***** Provided data *****
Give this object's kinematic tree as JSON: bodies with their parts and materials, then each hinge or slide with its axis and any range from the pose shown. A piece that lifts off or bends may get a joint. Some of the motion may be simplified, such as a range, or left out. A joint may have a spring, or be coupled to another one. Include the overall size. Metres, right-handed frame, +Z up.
*****
***** Provided data *****
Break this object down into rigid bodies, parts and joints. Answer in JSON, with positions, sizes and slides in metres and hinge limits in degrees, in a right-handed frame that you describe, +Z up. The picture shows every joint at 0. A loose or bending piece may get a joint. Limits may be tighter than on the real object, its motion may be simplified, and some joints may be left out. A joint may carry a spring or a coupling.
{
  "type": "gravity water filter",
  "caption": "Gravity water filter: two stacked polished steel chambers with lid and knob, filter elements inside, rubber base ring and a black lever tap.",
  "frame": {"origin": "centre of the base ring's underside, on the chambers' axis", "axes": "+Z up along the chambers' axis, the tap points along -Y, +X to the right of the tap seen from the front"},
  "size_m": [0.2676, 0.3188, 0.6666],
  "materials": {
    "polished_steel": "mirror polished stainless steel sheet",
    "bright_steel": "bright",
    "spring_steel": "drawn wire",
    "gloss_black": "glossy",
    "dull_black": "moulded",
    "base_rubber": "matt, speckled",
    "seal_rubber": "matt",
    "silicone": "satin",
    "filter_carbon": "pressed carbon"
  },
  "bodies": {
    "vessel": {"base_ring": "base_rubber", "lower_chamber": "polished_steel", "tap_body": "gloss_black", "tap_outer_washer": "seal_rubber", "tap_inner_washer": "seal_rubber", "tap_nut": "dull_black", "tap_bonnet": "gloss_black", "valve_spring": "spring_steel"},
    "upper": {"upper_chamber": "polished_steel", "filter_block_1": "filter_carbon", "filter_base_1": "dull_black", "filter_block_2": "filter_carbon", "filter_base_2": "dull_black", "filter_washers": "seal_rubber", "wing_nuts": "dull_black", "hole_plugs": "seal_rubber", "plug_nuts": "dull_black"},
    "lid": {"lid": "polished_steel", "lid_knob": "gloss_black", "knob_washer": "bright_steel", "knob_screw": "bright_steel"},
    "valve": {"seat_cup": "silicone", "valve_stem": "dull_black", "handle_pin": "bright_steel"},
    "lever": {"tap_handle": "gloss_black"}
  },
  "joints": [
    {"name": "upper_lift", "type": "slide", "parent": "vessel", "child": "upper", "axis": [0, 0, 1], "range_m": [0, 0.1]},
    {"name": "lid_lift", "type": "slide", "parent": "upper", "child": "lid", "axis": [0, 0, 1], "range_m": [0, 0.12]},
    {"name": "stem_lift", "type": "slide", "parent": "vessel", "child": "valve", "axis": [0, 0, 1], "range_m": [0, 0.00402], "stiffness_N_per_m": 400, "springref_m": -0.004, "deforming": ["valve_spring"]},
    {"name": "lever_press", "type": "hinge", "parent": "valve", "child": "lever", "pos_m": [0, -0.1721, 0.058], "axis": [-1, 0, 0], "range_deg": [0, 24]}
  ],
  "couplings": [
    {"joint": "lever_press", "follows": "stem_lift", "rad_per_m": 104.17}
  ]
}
*****
Single out each line of the records above with the string "JSON" in it, and copy it.

Give this object's kinematic tree as JSON: bodies with their parts and materials, then each hinge or slide with its axis and any range from the pose shown. A piece that lifts off or bends may get a joint. Some of the motion may be simplified, such as a range, or left out. A joint may have a spring, or be coupled to another one. Include the overall size. Metres, right-handed frame, +Z up.
Break this object down into rigid bodies, parts and joints. Answer in JSON, with positions, sizes and slides in metres and hinge limits in degrees, in a right-handed frame that you describe, +Z up. The picture shows every joint at 0. A loose or bending piece may get a joint. Limits may be tighter than on the real object, its motion may be simplified, and some joints may be left out. A joint may carry a spring or a coupling.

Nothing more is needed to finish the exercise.